Mon Oct 21 18:47:19 EDT 2019

On Tue, 22 Oct 2019 00:02:08 +0200
Thomas Waldmann <tw at waldmann-edv.de> wrote:

> > I had an issue with BB ; I don't know if it comes from the serveur or
> > the client but it is not the first time, last time was a few months
> > ago and the only solution I found to cure that was to erase this
> > machine's repo and make another backup.
> 
> You could also try borg check [--repair].

IIRC it failed the first time - I was in a hurry (no time to call help
from the ML), so I zapped it and re-launched a backup that succeeded.

But now I have time and I just launched a repair.

> > 	FileNotFoundError: [Errno 2] No such file or directory:
> > 	'/BORG/data/0/510'
> > (/BORG is where the repo is NFS mounted)
> > 
> > Effectively, this file doesn't exist in the repo.
> 
> OK, so there can be multiple causes:

That is what I feared.

> - assuming the repo index is valid and the file should be there: you
> have lost (at least) 1 file somehow.
> 
> - the repo index is somehow invalid and pointing to a wrong segment
> file.

Noooo!? ;-)

> - your fs (NFS) is not working correctly / reliably

Nope, all other machines also use NFS and they never ever had a glitch.
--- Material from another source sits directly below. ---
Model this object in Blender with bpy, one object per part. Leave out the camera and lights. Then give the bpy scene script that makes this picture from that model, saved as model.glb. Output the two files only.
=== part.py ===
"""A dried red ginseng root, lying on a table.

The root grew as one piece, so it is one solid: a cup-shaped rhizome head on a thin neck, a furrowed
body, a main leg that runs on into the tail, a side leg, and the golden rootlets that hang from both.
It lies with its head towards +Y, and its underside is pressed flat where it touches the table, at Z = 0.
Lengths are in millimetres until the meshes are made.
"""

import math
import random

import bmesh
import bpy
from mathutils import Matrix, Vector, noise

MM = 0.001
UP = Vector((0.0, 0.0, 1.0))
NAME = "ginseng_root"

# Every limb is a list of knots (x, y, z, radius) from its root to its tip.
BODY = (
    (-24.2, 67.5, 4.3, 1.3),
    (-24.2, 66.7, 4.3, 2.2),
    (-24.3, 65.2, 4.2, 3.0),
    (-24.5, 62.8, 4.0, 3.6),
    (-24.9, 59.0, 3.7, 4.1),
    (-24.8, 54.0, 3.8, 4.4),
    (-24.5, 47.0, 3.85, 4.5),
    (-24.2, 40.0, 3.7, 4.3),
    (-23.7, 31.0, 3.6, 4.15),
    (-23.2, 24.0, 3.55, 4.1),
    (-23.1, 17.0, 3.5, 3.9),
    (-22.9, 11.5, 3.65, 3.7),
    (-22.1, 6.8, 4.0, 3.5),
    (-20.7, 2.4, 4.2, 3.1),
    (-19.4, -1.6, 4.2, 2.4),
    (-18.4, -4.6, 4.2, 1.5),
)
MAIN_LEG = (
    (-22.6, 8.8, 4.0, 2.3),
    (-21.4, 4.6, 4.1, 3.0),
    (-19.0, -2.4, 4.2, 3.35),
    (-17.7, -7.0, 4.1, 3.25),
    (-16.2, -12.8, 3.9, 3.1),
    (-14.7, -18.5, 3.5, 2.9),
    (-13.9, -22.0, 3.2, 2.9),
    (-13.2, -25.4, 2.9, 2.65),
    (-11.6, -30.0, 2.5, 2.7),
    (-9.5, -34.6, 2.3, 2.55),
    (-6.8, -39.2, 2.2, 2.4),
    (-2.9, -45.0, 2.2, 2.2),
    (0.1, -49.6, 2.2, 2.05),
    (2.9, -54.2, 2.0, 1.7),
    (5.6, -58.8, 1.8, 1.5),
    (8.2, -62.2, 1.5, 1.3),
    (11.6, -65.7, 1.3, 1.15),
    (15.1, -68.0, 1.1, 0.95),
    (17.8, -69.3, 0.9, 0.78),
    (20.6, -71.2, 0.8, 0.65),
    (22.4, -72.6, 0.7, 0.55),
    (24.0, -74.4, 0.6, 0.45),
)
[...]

> > Manifest.load(repository, compatibility)
> 
> BTW, the missing segment seems to have the manifest (directory of
> archives).
> 
> That's one of the last segment files produced in a backup run.
> 
> It's rather bad if that is missing as it has all the pointers to the
> archives, but borg check --repair should be able to rebuild the
> manifest (takes a while though). That would also rebuild the repo
> index.

Ok, I just answered 'YES' to the repair and it did not throw anything
at me, so now I'm waiting to see what will happen.

I think once this will be settled, I'm gonna launch a long memory test,
just in case (I've got another machine that blew a RAM without any good
reason, except it's age (+15 ans))

As BB's very good with other machines (and very good, period.)
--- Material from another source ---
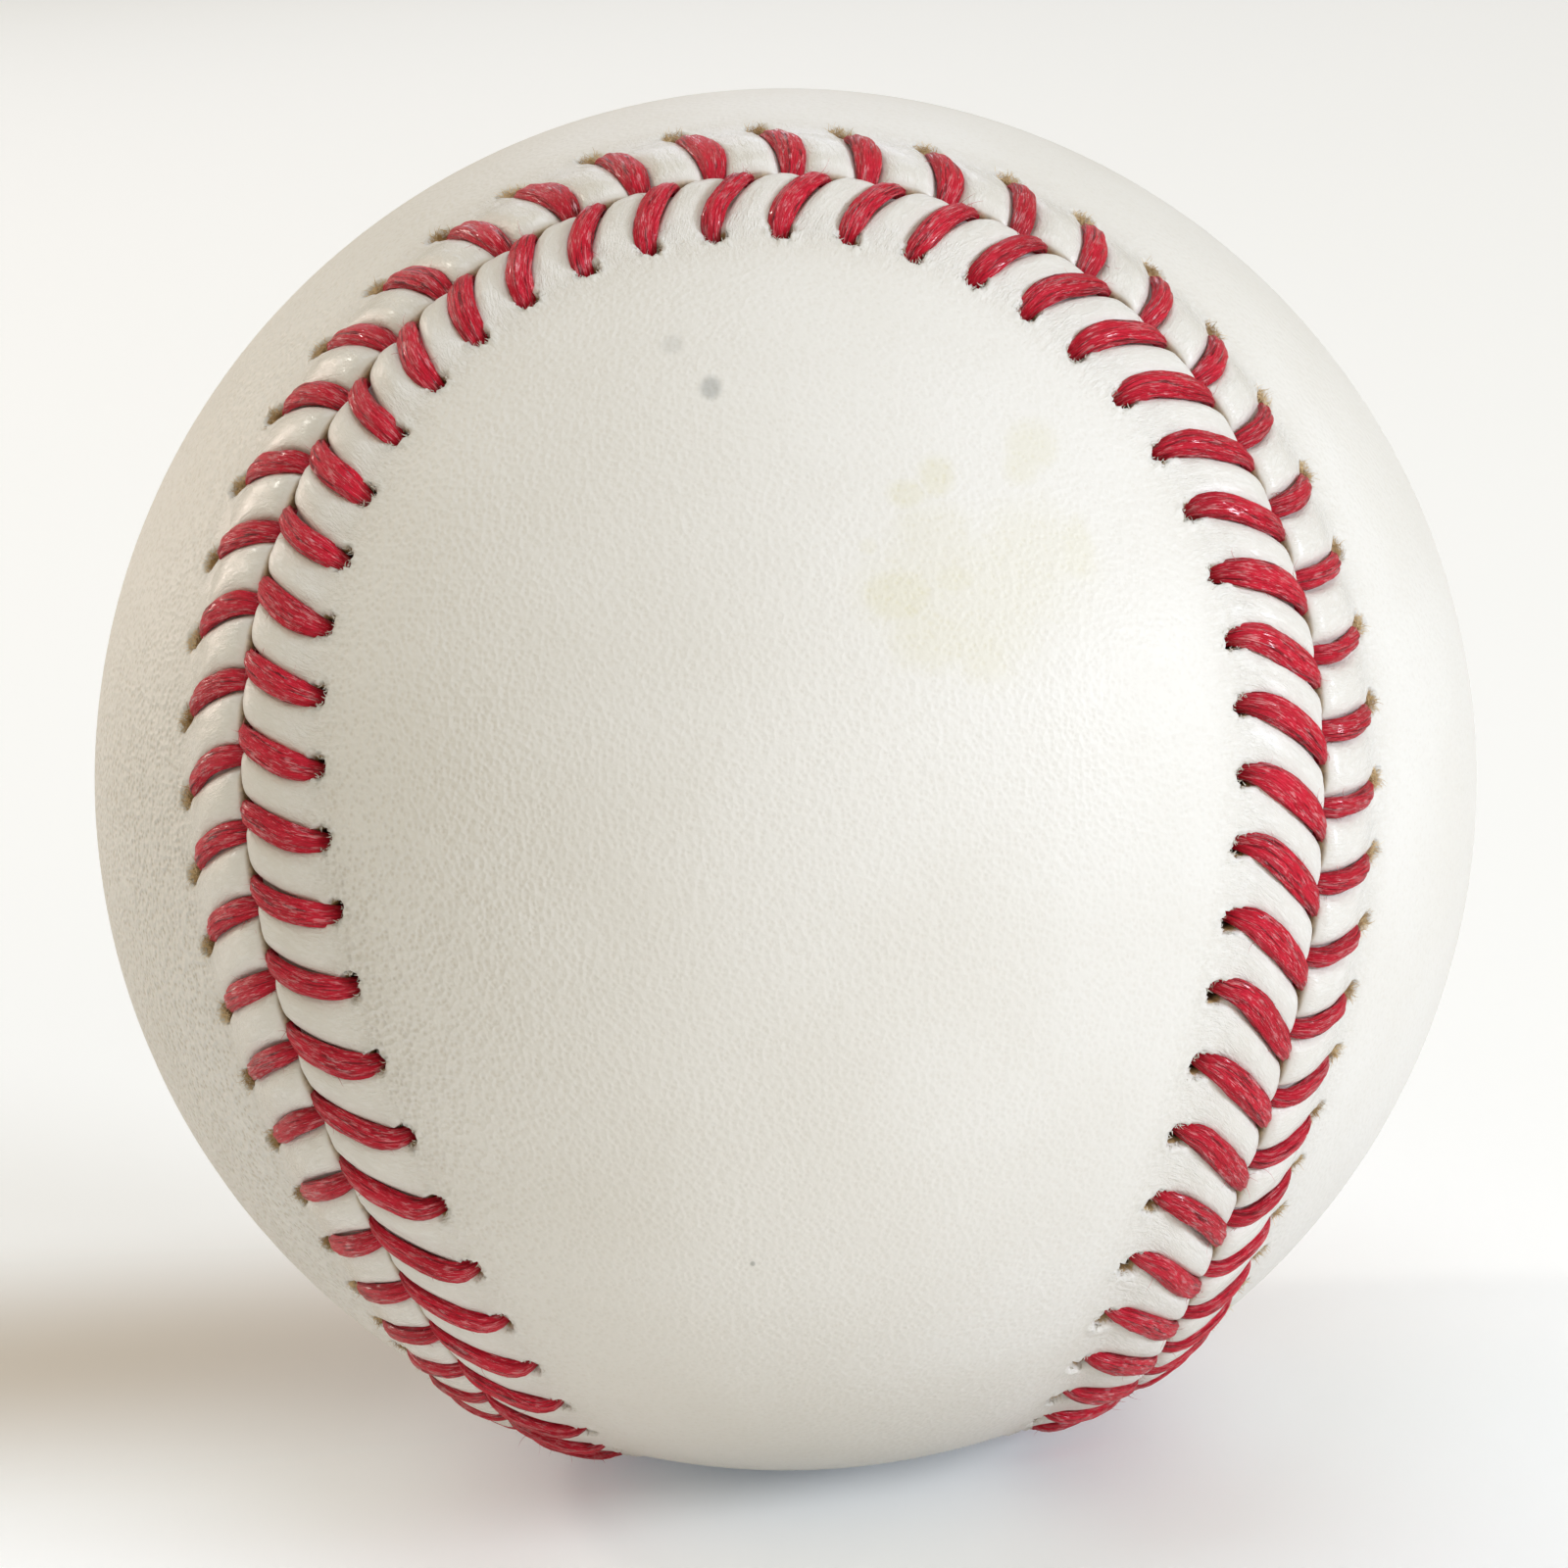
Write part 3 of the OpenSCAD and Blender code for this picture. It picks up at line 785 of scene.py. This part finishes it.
# %% Follow one strand round the ball
def strand_path(start_side, seed):
    """Centres, frames and half sizes of a strand's sections, in millimetres."""
    random = np.random.default_rng(seed)
    centres, aheads, sizes = [], [], []
    for stitch in range(STITCHES):
        side = start_side if stitch % 2 == 0 else -start_side
        leg = np.array(front_leg if side == FRONT else side_leg)
        offset, lift, wide, thick = leg.T
        middle = np.sin(np.pi * np.clip(offset / HOLE_OFFSET, 0, 1))
        sway = random.normal(0, SWAY) * middle + random.normal(0, SNAKE) * np.sin(offset * 1.2)
        lift = lift + random.normal(0, LIFT_SPREAD) * middle * (lift > 0.1)
        pull = np.interp(stitch, hand[side]["stitch"], hand[side]["width"], period=STITCHES)
        wide = wide * (1 + (pull - 1 + random.normal(0, WIDTH_SPREAD)) * middle)
        legs = laid(side, stitch * PITCH + sway, offset)
        other = front_leg if side == SIDE else side_leg
        hole = laid(-side, np.array([(stitch + 1) * PITCH]), other[0][0])
        under = unit(legs[-1] * [[0.65], [0.3]] + hole * [[0.35], [0.7]])
        lift = np.append(lift, [UNDER, UNDER])
        centres.append(np.concatenate([legs, under]) * (BALL_R + lift)[:, None])
        aheads.append(seam_frame(stitch + np.append(slant(side, offset) / PITCH, [0.8, 0.9]))[1])
        wide, thick = np.append(wide, [UNDER_WIDE] * 2), np.append(thick, [UNDER_THICK] * 2)
        sizes.append(np.stack([wide, thick], 1))
    centres, aheads, sizes = (np.concatenate(x) for x in (centres, aheads, sizes))
    heading = unit(np.roll(centres, -1, 0) - np.roll(centres, 1, 0))
    across = unit(aheads - heading * (aheads * heading).sum(1, keepdims=True))
    gaps = np.linalg.norm(np.diff(centres, axis=0), axis=1)
    along = np.concatenate([[0], np.cumsum(gaps)])
    return centres, across, np.cross(across, heading), sizes, along


# %% Mix the thread's red
RED = (0.60, 0.003, 0.020, 1)
LIGHT_RED = (0.80, 0.014, 0.055, 1)
GAP_SHADE_RED = (0.10, 0.001, 0.004, 1)
WORN_RED = (0.36, 0.002, 0.012, 1)
WAX_AND_HIGHLIGHT_PINK = (0.90, 0.46, 0.49, 1)
THREAD_BUMP = 0.00028


def thread(name):
    """Red plies with painted shade in the gaps between them, and pale, shiny specks of wax that are
    partly a painted highlight.
    """
    made, wire = material(name)
    fibre = attribute(wire, "fibre", "Vector")
    place = wire.add("ShaderNodeTexCoord", out="Object")
    long_way = fibre.vector("MULTIPLY", fibre, (1.0, 1.0, 0.13))
    strands = wire.noise(long_way, 3.4, 4, 0.7)
    fine = wire.noise(long_way, 15.0, 2, 0.6)
    height = strands * 0.9 + fine * 0.35
    wax_and_highlight = wire.noise(fibre.vector("MULTIPLY", fibre, (1.0, 1.0, 0.45)), 2.6, 4, 0.75)
    wax_and_highlight = (wax_and_highlight + (fine - 0.5) * 0.9).step(0.55, 0.68)
    gap_shade = 1 - strands.step(0.34, 0.48)
    tone = fine.step(0.3, 0.7).blend(RED, LIGHT_RED)
    # Painted shade in the gaps between the plies
    tone = (gap_shade * 0.92).blend(tone, GAP_SHADE_RED)
    patch = wire.noise(place, 150, 2)
    tone = (patch.step(0.42, 0.7) * 0.35).blend(tone, WORN_RED)
    # Pale pink specks: partly the wax's own colour, partly a painted highlight
    tone = (wax_and_highlight * 0.42).blend(tone, WAX_AND_HIGHLIGHT_PINK)
    surface(wire, {
        "Base Color": tone,
        "Roughness": 0.40 - wax_and_highlight * 0.14,
        "Specular IOR Level": 0.3,
        "Coat Weight": wax_and_highlight,
        "Coat Roughness": 0.13,
        "Normal": bump(wire, height, THREAD_BUMP),
    })
    return made


first_red = thread("first_thread")
second_red = thread("second_thread")

# %% [markdown]
# ## Sweeping the thread
# The tree turns the strand's path into a curve, sweeps a ring along it, and then places
# every point itself: so far across, so far up, with ridges for the plies that wind
# slowly round the strand. The path carries the directions and half sizes.

# %% Build the thread's tree
thread_inputs = {"Plies": 7, "Ply depth": 0.09, "Lumps": 0.42}
SIDES = 32
TWIST = 0.09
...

> > sys.argv: ['/usr/local/bin/borg', 'create', '--verbose',
> > '--exclude-caches', '--show-rc', '--filter', 'AME', '--list',
> > '--stats', '--checkpoint-interval', '600', '--compression',
> > 'auto,zlib,6', '--exclude-from',
> > '/usr/local/sbin/BORG_EXCLUSIONS.list', '::{hostname}-{utcnow}Z',
> > '/'] SSH_ORIGINAL_COMMAND: None
> 
> Unrelated to your problem, but just as a hint:
> 
> checkpoint-interval 600 is rather frequent. this is good for unstable
> connections, but might impact performance if you have big indexes.

At this time, the machines I backup have very low used disk space and I
sometime forget to do the maintenance before launching BB - this delay
was shortened especially about that, to make sure BB wouldn't restart
from scratch if I have to kill it and relaunch it after maintenance.
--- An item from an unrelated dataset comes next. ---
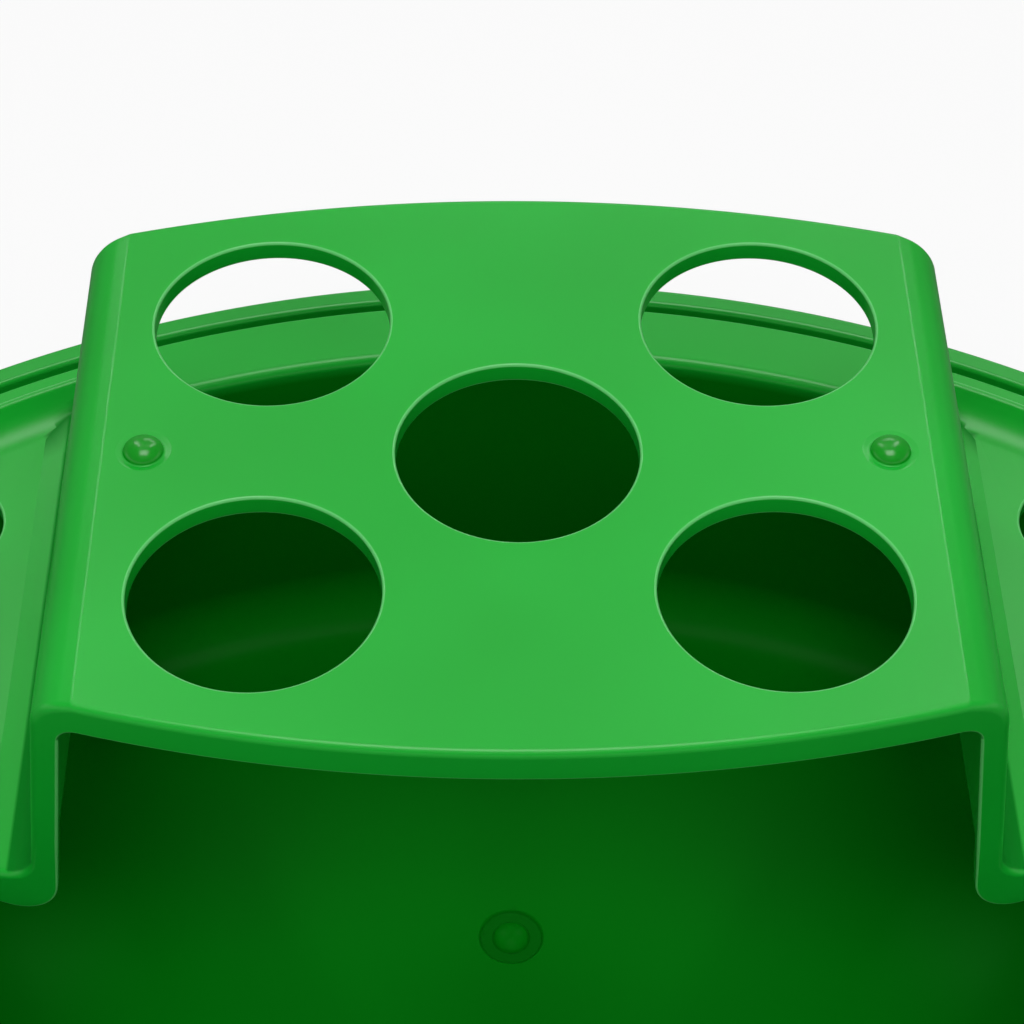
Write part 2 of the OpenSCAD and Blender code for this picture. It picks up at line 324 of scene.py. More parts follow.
# Planting tray: bridge-shaped deck with its side walls, wing plates and a raised border
tray = {
    "ledge": 93,
    "rise": 65,
    "plate": 4.5,
    "middle": 15,
    "depth": 150.6,
    "edgeRadius": 311,
    "halfWidth": 88.8,
    "wall": 4.5,
    "edgeWall": 5.5,
    "lean": 6.5,
    "shoulderRadius": 9,
    "creaseInset": 7.6,
    "creaseTilt": 16,
    "creaseRadius": 2.5,
    "shoulderInner": 4,
    "footRadius": 9.8,
    "footBend": 8,
    "footTilt": 13,
    "footCrease": 0.9,
    "footInner": 12,
    "deckLip": 7.6,
    "wingLip": 9.5,
    "lipThickness": 3.5,
    "topRound": 1.5,
    "lipRound": 0.7,
    "innerRound": 0.7,
    "cupHole": 48,
    "cupX": 49.7,
    "cupY": 36.7,
    "holeRound": 0.6,
    "wingHole": 27,
    "wingHoleX": 125.6,
    "wingHoleY": 35.8,
    "pipX": 73.2,
    "pip": {"diameter": 8, "height": 2.35, "dish": 11, "depth": 0.25, "slope": 1.1},
    "borderHeight": 6,
    "borderSlope": 5.1,
    "borderTop": 1.4,
    "borderEdge": 20.3,
    "coveRadius": 11,
    "rows": 28,
    "deckColumns": 44,
    "wallLevels": np.linspace(145.5, 113, 28),
    "bendSteps": 14,
    "lead": 2,
    "borderOuterRound": 0.7,
    "borderInnerRound": 1.5,
    "borderInside": 8,
    "borderSink": 0.04,
    "wingInBorder": 2.5,
    "wingInBridge": 0.1,
    "wingColumns": 40,
}
plateTop = tray["ledge"] + tray["plate"]
deckTop = tray["ledge"] + tray["rise"]
deckUnder = deckTop - tray["plate"]
borderFoot = tray["borderEdge"] + tray["borderTop"] + tray["borderSlope"]
wingHoleCentre = (tray["wingHoleX"], tray["middle"] + tray["wingHoleY"])

hair = 0.015  # step between faces that would lie in one plane where two shells overlap
cutMargin = 5  # how far a cutting block reaches past what it cuts
roundSteps = 6


# Bowed front edge: a circle whose centre lies behind the deck's middle.
def frontLine(x):
    centre = tray["middle"] + tray["edgeRadius"] - tray["depth"] / 2
    return centre - np.sqrt(tray["edgeRadius"] ** 2 - np.square(x))


# Bowed back edge, the mirror image of the front edge about the deck's middle.
def backLine(x):
    return 2 * tray["middle"] - frontLine(x)


# Where a side wall's line that starts at x on the deck's top lies at height z.
def wallLine(x, z):
    return x + (deckTop - z) * math.tan(math.radians(tray["lean"]))


# The straight part of a side wall. All its lines have points at the same levels.
def wallPoints(x):
    return np.stack([wallLine(x, tray["wallLevels"]), tray["wallLevels"]], 1)


footEnd = wallLine(tray["halfWidth"], plateTop) + tray["footRadius"]
sheetEnd = footEnd + 1


# Half of the upper section, from the deck's middle out. A small bend at the deck's edge leads
# into the rounded shoulder, and one at the foot leads from the hollow to the wing plate. Each
# turns by its tilt.
def upperSection(x, top, bottom):
    shoulderTilt, footTilt = (math.tan(math.radians(tray[k])) for k in ("creaseTilt", "footTilt"))
    lean = math.tan(math.radians(tray["lean"]))
    crease = wallLine(x, top) - tray["creaseInset"]
    across = (wallLine(x, top) - crease) / (1 - shoulderTilt * lean)
    shoulder = (crease + across, top - across * shoulderTilt)
    back = (footEnd - wallLine(x, bottom)) / (1 - footTilt * lean)
    foot = (footEnd - back, bottom + back * footTilt)
    corners = [(0, top), (crease, top), shoulder, foot, (footEnd, bottom), (sheetEnd, bottom)]
    radii = [tray["creaseRadius"], tray["shoulderRadius"], tray["footBend"], tray["footCrease"]]
    line = addCorners(corners, radii, tray["bendSteps"])
    deck = np.linspace(line[0], line[1], tray["deckColumns"], endpoint=False)
    wallStart = 1 + 2 * (tray["bendSteps"] + 1)
    return np.concatenate([deck, line[1:wallStart], wallPoints(x), line[wallStart:]])


# Half of a lower section, with as many points as the upper one: where that has its crease, the
# deck here has a straight lead, and where it has its foot's second bend, the foot runs straight.
def lowerSection(x, top, bottom):
    corners = [(0, top), (wallLine(x, top), top), (wallLine(x, bottom), bottom), (sheetEnd, bottom)]
    line = addCorners(corners, [tray["shoulderInner"], tray["footInner"]], tray["bendSteps"])
    count = tray["bendSteps"] + 1
    shoulder, foot = line[1 : count + 1], line[count + 1 : -1]
    leadStart = shoulder[0] - [tray["lead"], 0]
    deck = np.linspace(line[0], leadStart, tray["deckColumns"], endpoint=False)
    lead = np.linspace(leadStart, shoulder[0], count, endpoint=False)
    straight = np.linspace(foot[-1], line[-1], count + 2)[1:]
    return np.concatenate([deck, lead, shoulder, wallPoints(x), foot, straight])


# The section from the left foot to the right foot: the half and its mirror image.
def wholeSection(half):
    left = half[:0:-1] * [-1, 1]
    return np.concatenate([left, half])


# Quarter-round edge from one face to the next: distances from the two faces, which are radius
# (1 - cos t) and radius (1 - sin t) for t over a right angle.
def quarterRound(radius):
    t = np.linspace(0, math.pi / 2, roundSteps + 1)
    return np.outer(1 - np.cos(t), radius), np.outer(1 - np.sin(t), radius)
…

> zlib is not quite the fastest nor modern.

At home, tests have shown that lz4 had an inferior score (less
compression), so as I play here with my own money, I used the best
compromise for my kind of data.

zstd was good, but it took more time to achieve the compression
(these machines are old, slow and are mostly mono-core.)

> maybe you rather want to consider the more modern zstd or lz4.

Thanks for your quick answer, I'll keep you aware about the repair
results, but for now, I'm going to bed.

Jean-Yves